Recent statistics reveal that household spending on private lessons amounts to EGP12 – 15 billion annually. More often than not, parents fall into debt to pay for private teachers. It is estimated that 60 per cent of families with children at pre-university stages bore the burden of private lessons, while 35 per cent of families with children taking private lessons spent from EGP100 – 250 a month on these lessons.
As for students, they confirm that private lessons are indispensable if they are to achieve high grades. Michel Atef, in Thanawiya Amma, said that he had to contact a private teacher four months before the start of the school year. Another student in the same grade, Mustafa Hussein, said he could not dispense with private lessons since they proved crucial for even the most talented students.


Matter of life or death
“The main reason pushing students to take private lessons is the teachers’ incompetence,” Dr Mohamed Amin al-Mufti, former dean of the faculty of education, told Watani. Teachers, he says, graduate from the faculty of education and take a one-year-diploma to qualify as teachers.

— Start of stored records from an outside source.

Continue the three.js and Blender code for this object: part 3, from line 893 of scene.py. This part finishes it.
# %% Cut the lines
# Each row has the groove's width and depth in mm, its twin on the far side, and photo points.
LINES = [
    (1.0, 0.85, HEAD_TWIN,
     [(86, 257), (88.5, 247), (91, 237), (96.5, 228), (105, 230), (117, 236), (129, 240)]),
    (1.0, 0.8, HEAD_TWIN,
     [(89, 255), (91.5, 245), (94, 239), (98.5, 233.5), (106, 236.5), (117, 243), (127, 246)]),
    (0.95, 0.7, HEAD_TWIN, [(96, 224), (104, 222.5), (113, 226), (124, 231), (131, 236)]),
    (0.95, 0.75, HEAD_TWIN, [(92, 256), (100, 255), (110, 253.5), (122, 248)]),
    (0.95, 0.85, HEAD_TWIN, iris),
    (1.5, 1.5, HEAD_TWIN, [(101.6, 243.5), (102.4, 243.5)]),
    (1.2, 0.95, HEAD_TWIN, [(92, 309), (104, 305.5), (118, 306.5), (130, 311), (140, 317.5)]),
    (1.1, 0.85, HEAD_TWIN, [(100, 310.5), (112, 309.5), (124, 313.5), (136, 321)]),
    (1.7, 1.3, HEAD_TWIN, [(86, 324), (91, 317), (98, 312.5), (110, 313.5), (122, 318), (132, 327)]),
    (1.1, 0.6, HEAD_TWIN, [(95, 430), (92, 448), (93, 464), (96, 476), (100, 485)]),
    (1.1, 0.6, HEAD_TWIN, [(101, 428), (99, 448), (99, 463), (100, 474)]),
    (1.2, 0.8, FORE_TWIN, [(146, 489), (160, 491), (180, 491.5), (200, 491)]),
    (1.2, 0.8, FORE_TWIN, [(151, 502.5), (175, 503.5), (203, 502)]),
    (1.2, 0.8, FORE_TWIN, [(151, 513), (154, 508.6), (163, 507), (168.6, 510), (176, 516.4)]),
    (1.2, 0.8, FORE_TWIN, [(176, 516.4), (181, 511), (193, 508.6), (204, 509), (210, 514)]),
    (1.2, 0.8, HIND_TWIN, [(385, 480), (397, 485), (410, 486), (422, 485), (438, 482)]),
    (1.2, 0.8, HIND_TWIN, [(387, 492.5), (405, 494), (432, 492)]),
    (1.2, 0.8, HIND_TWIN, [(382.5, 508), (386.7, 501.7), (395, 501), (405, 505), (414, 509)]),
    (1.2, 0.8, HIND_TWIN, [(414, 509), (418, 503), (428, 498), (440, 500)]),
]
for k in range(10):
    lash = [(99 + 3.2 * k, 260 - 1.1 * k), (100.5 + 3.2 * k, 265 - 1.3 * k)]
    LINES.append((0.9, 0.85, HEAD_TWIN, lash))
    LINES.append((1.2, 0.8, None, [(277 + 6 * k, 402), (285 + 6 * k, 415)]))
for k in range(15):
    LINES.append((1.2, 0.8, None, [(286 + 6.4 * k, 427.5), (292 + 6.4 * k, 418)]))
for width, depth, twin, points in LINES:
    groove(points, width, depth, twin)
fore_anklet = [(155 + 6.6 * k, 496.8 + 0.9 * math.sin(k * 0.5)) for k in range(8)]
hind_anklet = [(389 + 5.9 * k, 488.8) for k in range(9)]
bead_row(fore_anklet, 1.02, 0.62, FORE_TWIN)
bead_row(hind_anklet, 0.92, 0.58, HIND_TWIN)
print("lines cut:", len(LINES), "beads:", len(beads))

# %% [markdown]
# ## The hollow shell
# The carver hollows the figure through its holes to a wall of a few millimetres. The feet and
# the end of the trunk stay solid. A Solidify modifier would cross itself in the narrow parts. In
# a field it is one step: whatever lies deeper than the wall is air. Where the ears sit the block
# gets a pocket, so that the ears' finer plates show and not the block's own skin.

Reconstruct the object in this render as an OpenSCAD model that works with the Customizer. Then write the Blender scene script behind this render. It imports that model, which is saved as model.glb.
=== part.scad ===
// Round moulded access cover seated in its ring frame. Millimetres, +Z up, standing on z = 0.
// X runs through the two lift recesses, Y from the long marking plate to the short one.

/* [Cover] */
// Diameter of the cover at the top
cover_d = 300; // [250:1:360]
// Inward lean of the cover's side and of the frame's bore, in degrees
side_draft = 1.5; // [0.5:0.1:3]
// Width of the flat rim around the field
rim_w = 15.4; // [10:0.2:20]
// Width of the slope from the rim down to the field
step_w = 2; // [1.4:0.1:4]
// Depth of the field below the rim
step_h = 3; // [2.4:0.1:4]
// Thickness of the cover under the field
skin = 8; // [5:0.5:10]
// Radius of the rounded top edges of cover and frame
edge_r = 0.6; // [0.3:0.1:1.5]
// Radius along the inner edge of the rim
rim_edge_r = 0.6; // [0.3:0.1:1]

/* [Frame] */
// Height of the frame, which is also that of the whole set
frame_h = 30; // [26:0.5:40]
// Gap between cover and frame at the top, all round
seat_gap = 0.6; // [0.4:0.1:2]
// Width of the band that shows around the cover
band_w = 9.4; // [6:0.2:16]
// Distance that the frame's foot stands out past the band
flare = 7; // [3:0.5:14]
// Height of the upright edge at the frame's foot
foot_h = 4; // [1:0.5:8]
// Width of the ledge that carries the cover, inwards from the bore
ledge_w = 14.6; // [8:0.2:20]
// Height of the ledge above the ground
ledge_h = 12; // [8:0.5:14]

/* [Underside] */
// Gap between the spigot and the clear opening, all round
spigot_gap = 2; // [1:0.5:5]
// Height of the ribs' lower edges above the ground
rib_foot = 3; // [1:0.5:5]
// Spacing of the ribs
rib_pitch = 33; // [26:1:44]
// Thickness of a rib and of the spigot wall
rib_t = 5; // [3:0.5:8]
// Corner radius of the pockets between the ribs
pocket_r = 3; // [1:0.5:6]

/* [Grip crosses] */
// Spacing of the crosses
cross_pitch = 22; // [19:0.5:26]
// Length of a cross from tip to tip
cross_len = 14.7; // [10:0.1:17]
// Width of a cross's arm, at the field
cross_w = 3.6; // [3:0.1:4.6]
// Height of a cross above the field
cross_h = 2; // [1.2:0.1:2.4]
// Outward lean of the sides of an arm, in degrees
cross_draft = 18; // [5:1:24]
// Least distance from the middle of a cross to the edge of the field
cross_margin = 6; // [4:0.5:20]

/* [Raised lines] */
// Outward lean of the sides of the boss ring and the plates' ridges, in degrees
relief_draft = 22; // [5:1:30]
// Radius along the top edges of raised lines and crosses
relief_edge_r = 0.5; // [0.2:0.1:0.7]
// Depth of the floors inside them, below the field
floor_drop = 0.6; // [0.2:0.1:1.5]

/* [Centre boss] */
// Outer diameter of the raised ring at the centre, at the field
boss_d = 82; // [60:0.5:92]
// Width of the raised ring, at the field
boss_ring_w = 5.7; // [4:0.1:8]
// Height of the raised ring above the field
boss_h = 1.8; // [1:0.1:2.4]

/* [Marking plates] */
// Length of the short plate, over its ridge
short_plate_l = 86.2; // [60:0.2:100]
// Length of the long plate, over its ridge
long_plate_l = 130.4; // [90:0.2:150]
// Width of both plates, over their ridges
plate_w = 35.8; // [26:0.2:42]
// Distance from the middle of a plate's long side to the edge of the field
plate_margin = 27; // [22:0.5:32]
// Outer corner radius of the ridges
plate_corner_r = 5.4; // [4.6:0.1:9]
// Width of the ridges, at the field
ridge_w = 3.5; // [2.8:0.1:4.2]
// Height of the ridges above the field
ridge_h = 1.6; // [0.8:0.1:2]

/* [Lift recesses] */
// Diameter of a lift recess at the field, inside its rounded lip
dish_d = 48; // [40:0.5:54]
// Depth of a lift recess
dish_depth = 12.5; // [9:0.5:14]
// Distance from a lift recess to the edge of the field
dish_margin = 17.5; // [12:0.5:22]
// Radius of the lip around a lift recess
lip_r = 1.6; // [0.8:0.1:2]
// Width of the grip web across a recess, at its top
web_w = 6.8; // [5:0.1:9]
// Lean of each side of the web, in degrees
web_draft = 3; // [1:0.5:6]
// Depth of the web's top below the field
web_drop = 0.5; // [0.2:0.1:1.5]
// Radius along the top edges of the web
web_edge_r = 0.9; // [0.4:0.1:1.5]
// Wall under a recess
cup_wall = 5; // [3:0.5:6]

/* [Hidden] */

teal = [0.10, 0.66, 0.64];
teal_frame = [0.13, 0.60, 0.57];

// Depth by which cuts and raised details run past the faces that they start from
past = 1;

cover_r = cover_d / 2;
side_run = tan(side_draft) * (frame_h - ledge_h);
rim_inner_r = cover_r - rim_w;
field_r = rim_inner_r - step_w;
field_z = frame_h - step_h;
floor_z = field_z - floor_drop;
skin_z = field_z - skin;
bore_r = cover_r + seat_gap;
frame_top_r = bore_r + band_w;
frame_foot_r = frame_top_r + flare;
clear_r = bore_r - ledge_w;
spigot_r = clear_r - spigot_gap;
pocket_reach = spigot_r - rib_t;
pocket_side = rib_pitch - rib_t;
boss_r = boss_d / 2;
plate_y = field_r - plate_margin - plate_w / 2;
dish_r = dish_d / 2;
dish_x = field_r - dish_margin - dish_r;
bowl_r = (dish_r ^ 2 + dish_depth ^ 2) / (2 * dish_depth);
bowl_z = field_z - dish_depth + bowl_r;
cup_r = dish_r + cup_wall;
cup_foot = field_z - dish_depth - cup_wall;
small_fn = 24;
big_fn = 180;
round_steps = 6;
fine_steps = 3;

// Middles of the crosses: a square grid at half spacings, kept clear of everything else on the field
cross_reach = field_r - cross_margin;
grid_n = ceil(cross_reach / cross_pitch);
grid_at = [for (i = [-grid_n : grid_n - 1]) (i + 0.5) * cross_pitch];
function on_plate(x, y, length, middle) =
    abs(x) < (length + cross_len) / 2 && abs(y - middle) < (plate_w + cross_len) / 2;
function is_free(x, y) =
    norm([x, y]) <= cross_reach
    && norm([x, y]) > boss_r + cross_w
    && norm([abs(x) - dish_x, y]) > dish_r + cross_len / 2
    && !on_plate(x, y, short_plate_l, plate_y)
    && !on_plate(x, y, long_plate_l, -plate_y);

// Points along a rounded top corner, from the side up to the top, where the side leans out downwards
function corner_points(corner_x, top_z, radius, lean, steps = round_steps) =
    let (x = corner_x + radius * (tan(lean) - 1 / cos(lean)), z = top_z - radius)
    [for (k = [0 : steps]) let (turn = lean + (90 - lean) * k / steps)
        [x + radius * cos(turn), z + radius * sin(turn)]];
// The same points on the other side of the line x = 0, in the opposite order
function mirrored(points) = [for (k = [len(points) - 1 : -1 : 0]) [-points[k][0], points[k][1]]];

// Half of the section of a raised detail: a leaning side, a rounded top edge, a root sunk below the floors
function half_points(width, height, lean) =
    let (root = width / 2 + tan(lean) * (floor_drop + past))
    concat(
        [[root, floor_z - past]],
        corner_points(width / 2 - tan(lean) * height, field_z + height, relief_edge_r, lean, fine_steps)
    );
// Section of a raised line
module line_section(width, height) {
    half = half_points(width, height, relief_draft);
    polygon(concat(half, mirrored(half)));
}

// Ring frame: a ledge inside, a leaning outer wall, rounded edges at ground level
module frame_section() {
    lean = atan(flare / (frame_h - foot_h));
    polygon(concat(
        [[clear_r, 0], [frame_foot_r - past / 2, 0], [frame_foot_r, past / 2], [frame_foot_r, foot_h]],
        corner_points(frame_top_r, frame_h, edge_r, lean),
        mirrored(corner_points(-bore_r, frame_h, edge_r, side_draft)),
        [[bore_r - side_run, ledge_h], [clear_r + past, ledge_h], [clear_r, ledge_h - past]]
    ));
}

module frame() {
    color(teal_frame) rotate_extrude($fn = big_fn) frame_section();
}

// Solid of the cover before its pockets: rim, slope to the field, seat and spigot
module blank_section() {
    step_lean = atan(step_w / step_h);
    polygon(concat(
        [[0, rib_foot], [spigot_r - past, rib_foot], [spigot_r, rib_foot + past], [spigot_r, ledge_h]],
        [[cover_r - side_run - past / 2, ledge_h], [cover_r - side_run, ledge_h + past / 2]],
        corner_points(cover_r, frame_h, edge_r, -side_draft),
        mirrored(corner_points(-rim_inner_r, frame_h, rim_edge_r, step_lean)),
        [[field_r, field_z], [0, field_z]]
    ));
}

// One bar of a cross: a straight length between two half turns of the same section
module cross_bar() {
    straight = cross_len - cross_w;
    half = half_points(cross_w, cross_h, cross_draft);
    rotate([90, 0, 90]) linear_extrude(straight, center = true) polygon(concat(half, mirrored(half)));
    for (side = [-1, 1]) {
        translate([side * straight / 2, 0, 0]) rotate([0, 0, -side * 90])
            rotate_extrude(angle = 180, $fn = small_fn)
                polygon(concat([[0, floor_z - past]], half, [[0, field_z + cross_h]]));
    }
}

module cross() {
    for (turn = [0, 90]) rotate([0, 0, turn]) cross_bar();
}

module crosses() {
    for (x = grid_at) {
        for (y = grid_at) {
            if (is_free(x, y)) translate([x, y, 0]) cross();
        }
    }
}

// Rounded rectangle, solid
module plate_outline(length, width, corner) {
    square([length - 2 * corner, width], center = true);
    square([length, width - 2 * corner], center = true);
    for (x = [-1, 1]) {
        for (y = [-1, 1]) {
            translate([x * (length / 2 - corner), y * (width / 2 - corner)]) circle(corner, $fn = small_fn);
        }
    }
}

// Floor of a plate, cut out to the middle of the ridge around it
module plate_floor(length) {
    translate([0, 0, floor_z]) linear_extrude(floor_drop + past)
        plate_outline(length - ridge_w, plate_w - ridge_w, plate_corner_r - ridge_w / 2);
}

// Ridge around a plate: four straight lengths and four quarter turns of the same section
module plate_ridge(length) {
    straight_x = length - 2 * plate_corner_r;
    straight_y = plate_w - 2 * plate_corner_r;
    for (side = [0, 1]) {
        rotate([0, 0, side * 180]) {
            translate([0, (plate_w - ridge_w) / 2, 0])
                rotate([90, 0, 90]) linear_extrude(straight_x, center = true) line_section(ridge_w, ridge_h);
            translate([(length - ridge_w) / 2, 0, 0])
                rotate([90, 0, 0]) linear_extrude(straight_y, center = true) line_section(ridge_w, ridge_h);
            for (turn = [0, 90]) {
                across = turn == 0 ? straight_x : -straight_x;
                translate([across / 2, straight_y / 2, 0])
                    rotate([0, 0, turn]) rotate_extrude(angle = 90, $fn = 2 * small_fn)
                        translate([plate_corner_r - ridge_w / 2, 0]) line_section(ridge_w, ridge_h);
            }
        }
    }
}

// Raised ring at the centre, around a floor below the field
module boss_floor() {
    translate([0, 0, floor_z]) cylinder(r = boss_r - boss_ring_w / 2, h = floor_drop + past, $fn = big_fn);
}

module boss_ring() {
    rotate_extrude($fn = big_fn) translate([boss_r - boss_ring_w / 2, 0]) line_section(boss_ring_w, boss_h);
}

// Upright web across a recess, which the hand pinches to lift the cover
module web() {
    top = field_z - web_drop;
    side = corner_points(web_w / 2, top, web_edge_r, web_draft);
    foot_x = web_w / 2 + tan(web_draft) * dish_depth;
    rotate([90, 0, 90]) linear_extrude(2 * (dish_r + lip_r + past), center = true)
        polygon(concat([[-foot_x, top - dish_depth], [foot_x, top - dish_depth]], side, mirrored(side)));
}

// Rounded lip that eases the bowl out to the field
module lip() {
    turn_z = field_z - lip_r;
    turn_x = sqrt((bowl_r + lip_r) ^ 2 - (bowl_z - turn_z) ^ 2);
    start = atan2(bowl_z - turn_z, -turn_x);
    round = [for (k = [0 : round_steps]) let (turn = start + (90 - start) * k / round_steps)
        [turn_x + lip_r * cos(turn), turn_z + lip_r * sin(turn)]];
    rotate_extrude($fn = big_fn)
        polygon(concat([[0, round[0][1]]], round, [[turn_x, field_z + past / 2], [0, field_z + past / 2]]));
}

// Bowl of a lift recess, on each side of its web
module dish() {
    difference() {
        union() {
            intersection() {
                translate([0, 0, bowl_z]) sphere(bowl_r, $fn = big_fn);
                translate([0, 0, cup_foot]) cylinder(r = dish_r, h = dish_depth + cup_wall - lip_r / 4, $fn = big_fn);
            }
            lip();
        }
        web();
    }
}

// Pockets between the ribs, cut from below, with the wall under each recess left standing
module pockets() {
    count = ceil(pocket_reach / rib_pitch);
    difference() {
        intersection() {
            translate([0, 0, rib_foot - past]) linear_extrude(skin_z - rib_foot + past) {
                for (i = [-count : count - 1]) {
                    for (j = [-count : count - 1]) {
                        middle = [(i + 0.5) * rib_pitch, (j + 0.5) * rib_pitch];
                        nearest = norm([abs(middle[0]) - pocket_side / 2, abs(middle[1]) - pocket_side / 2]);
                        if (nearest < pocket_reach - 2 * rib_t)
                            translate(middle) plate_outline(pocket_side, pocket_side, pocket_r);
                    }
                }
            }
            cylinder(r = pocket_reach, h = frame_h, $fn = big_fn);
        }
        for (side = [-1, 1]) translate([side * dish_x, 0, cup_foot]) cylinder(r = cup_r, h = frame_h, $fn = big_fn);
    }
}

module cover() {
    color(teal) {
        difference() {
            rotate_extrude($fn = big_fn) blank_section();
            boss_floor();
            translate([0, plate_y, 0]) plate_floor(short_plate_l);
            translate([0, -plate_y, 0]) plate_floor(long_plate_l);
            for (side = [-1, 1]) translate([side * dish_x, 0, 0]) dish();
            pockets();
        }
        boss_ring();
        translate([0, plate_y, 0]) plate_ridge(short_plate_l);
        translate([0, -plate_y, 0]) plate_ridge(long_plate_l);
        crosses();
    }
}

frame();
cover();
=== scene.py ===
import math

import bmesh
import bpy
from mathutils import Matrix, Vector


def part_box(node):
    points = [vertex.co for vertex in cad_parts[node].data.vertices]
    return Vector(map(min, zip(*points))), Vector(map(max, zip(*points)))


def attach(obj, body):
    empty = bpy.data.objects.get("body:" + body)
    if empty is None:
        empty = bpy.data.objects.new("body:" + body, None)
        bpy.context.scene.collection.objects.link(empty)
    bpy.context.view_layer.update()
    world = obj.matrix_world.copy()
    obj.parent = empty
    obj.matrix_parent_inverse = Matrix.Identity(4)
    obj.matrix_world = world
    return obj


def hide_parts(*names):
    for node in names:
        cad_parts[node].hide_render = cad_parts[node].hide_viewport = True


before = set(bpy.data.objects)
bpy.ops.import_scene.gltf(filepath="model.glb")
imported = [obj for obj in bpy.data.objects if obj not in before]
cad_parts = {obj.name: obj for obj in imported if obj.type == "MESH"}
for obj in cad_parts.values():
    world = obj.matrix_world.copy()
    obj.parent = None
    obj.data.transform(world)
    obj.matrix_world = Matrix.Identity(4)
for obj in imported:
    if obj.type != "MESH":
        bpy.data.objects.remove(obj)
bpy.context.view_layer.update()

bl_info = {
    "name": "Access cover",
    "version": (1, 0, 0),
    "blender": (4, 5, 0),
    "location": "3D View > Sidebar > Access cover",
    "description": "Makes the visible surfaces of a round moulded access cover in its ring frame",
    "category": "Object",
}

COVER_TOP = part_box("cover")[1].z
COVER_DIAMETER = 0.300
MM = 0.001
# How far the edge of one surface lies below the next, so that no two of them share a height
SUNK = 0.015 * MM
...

This Dr Mufti claims, is insufficient to make a competent teacher. The fact that competition for the relatively limited space in prestigious university is fierce, requiring extremely high scores, makes private lessons a matter of life and death.
The government for its part, has been trying to raise the salaries of teachers in an attempt to combat private lessons. But the gap between what the government can pay and what a teacher can earn from private lessons is far too wide. A member of the Teachers’ Syndicate board says that, after the latest salary increases, a teacher who spends 22 hours a week at work would gain a few hundred Egyptian Pounds a month, against a few thousands he could make out of giving private lessons. The system is entirely inadequate to satisfy teachers’ needs, he says.